**TASK STATEMENT:**
Give every line of the material again, exactly as written.

**STORED DATA:**
>> Begin
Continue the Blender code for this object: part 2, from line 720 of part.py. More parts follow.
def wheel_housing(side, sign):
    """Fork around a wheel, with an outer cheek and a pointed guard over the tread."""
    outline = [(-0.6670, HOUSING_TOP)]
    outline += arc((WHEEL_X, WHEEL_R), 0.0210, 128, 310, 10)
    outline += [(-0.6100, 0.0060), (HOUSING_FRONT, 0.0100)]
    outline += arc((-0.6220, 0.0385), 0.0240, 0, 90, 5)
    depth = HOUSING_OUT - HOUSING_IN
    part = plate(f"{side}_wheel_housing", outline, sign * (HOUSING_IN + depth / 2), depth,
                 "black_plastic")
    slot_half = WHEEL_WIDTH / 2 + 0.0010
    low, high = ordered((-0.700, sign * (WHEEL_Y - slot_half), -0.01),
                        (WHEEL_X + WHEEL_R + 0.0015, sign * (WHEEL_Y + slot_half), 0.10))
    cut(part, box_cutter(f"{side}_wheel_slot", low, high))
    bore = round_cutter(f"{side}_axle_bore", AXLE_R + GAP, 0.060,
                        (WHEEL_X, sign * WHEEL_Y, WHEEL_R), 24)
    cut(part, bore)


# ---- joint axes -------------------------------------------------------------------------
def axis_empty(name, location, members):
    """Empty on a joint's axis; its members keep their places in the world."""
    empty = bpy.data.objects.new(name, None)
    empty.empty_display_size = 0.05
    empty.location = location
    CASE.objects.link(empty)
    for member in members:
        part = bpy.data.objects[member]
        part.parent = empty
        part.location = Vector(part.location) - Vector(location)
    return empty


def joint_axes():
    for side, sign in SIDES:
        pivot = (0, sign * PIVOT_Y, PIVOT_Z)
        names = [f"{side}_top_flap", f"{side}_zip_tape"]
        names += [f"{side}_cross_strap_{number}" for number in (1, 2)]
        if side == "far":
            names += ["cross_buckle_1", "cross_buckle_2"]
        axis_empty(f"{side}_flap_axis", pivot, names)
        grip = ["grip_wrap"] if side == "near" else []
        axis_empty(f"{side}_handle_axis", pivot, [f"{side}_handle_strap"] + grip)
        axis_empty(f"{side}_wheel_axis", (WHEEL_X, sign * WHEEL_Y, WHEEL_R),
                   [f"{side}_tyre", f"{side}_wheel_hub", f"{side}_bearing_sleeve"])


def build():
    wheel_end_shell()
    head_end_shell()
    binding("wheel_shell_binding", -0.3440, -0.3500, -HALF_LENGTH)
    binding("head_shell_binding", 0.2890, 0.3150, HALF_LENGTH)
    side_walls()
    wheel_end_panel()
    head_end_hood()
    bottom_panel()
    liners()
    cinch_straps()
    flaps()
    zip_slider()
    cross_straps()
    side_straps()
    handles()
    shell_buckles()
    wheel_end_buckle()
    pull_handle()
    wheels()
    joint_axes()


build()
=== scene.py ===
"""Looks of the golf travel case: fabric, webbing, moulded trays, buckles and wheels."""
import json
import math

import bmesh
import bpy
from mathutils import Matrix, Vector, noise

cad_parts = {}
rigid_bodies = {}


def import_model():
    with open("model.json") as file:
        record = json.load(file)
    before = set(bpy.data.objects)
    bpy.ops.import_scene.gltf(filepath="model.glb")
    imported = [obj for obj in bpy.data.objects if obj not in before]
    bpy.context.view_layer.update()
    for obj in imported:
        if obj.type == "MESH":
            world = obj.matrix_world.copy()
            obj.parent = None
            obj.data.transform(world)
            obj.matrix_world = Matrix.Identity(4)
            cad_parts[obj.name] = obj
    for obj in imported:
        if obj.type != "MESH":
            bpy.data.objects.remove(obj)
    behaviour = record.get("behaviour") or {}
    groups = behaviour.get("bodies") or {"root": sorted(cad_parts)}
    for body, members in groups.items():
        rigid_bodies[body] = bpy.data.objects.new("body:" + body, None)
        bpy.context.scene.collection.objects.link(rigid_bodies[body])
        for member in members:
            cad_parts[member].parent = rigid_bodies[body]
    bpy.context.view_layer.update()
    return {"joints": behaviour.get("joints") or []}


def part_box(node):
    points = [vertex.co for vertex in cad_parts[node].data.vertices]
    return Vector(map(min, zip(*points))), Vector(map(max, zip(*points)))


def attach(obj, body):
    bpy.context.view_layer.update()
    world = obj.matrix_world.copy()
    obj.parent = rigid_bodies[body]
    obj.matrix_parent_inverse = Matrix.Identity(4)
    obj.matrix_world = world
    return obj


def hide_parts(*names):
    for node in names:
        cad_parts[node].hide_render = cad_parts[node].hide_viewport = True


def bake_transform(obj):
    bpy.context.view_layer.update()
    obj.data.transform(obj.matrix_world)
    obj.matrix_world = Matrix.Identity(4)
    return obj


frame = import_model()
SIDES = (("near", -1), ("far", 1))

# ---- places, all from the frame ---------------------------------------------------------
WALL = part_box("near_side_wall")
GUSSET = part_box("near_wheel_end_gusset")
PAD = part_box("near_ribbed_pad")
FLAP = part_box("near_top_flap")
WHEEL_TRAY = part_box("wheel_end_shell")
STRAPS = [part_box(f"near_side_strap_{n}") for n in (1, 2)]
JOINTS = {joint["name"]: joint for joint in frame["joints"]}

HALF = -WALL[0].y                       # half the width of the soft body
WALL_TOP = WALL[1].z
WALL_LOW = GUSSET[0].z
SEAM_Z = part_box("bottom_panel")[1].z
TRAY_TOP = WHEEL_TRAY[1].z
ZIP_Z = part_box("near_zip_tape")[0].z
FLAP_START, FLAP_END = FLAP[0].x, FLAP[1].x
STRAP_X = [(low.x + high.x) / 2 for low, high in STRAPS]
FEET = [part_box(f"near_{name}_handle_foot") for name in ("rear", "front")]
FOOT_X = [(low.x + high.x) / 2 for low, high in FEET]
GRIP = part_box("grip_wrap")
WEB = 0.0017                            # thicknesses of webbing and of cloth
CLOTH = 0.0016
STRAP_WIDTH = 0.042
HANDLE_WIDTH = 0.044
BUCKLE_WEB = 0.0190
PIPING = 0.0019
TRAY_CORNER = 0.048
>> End
**REPLY TO THE TASK:**
Continue the Blender code for this object: part 2, from line 720 of part.py. More parts follow.
def wheel_housing(side, sign):
    """Fork around a wheel, with an outer cheek and a pointed guard over the tread."""
    outline = [(-0.6670, HOUSING_TOP)]
    outline += arc((WHEEL_X, WHEEL_R), 0.0210, 128, 310, 10)
    outline += [(-0.6100, 0.0060), (HOUSING_FRONT, 0.0100)]
    outline += arc((-0.6220, 0.0385), 0.0240, 0, 90, 5)
    depth = HOUSING_OUT - HOUSING_IN
    part = plate(f"{side}_wheel_housing", outline, sign * (HOUSING_IN + depth / 2), depth,
                 "black_plastic")
    slot_half = WHEEL_WIDTH / 2 + 0.0010
    low, high = ordered((-0.700, sign * (WHEEL_Y - slot_half), -0.01),
                        (WHEEL_X + WHEEL_R + 0.0015, sign * (WHEEL_Y + slot_half), 0.10))
    cut(part, box_cutter(f"{side}_wheel_slot", low, high))
    bore = round_cutter(f"{side}_axle_bore", AXLE_R + GAP, 0.060,
                        (WHEEL_X, sign * WHEEL_Y, WHEEL_R), 24)
    cut(part, bore)


# ---- joint axes -------------------------------------------------------------------------
def axis_empty(name, location, members):
    """Empty on a joint's axis; its members keep their places in the world."""
    empty = bpy.data.objects.new(name, None)
    empty.empty_display_size = 0.05
    empty.location = location
    CASE.objects.link(empty)
    for member in members:
        part = bpy.data.objects[member]
        part.parent = empty
        part.location = Vector(part.location) - Vector(location)
    return empty


def joint_axes():
    for side, sign in SIDES:
        pivot = (0, sign * PIVOT_Y, PIVOT_Z)
        names = [f"{side}_top_flap", f"{side}_zip_tape"]
        names += [f"{side}_cross_strap_{number}" for number in (1, 2)]
        if side == "far":
            names += ["cross_buckle_1", "cross_buckle_2"]
        axis_empty(f"{side}_flap_axis", pivot, names)
        grip = ["grip_wrap"] if side == "near" else []
        axis_empty(f"{side}_handle_axis", pivot, [f"{side}_handle_strap"] + grip)
        axis_empty(f"{side}_wheel_axis", (WHEEL_X, sign * WHEEL_Y, WHEEL_R),
                   [f"{side}_tyre", f"{side}_wheel_hub", f"{side}_bearing_sleeve"])


def build():
    wheel_end_shell()
    head_end_shell()
    binding("wheel_shell_binding", -0.3440, -0.3500, -HALF_LENGTH)
    binding("head_shell_binding", 0.2890, 0.3150, HALF_LENGTH)
    side_walls()
    wheel_end_panel()
    head_end_hood()
    bottom_panel()
    liners()
    cinch_straps()
    flaps()
    zip_slider()
    cross_straps()
    side_straps()
    handles()
    shell_buckles()
    wheel_end_buckle()
    pull_handle()
    wheels()
    joint_axes()


build()
=== scene.py ===
"""Looks of the golf travel case: fabric, webbing, moulded trays, buckles and wheels."""
import json
import math

import bmesh
import bpy
from mathutils import Matrix, Vector, noise

cad_parts = {}
rigid_bodies = {}


def import_model():
    with open("model.json") as file:
        record = json.load(file)
    before = set(bpy.data.objects)
    bpy.ops.import_scene.gltf(filepath="model.glb")
    imported = [obj for obj in bpy.data.objects if obj not in before]
    bpy.context.view_layer.update()
    for obj in imported:
        if obj.type == "MESH":
            world = obj.matrix_world.copy()
            obj.parent = None
            obj.data.transform(world)
            obj.matrix_world = Matrix.Identity(4)
            cad_parts[obj.name] = obj
    for obj in imported:
        if obj.type != "MESH":
            bpy.data.objects.remove(obj)
    behaviour = record.get("behaviour") or {}
    groups = behaviour.get("bodies") or {"root": sorted(cad_parts)}
    for body, members in groups.items():
        rigid_bodies[body] = bpy.data.objects.new("body:" + body, None)
        bpy.context.scene.collection.objects.link(rigid_bodies[body])
        for member in members:
            cad_parts[member].parent = rigid_bodies[body]
    bpy.context.view_layer.update()
    return {"joints": behaviour.get("joints") or []}


def part_box(node):
    points = [vertex.co for vertex in cad_parts[node].data.vertices]
    return Vector(map(min, zip(*points))), Vector(map(max, zip(*points)))


def attach(obj, body):
    bpy.context.view_layer.update()
    world = obj.matrix_world.copy()
    obj.parent = rigid_bodies[body]
    obj.matrix_parent_inverse = Matrix.Identity(4)
    obj.matrix_world = world
    return obj


def hide_parts(*names):
    for node in names:
        cad_parts[node].hide_render = cad_parts[node].hide_viewport = True


def bake_transform(obj):
    bpy.context.view_layer.update()
    obj.data.transform(obj.matrix_world)
    obj.matrix_world = Matrix.Identity(4)
    return obj


frame = import_model()
SIDES = (("near", -1), ("far", 1))

# ---- places, all from the frame ---------------------------------------------------------
WALL = part_box("near_side_wall")
GUSSET = part_box("near_wheel_end_gusset")
PAD = part_box("near_ribbed_pad")
FLAP = part_box("near_top_flap")
WHEEL_TRAY = part_box("wheel_end_shell")
STRAPS = [part_box(f"near_side_strap_{n}") for n in (1, 2)]
JOINTS = {joint["name"]: joint for joint in frame["joints"]}

HALF = -WALL[0].y                       # half the width of the soft body
WALL_TOP = WALL[1].z
WALL_LOW = GUSSET[0].z
SEAM_Z = part_box("bottom_panel")[1].z
TRAY_TOP = WHEEL_TRAY[1].z
ZIP_Z = part_box("near_zip_tape")[0].z
FLAP_START, FLAP_END = FLAP[0].x, FLAP[1].x
STRAP_X = [(low.x + high.x) / 2 for low, high in STRAPS]
FEET = [part_box(f"near_{name}_handle_foot") for name in ("rear", "front")]
FOOT_X = [(low.x + high.x) / 2 for low, high in FEET]
GRIP = part_box("grip_wrap")
WEB = 0.0017                            # thicknesses of webbing and of cloth
CLOTH = 0.0016
STRAP_WIDTH = 0.042
HANDLE_WIDTH = 0.044
BUCKLE_WEB = 0.0190
PIPING = 0.0019
TRAY_CORNER = 0.048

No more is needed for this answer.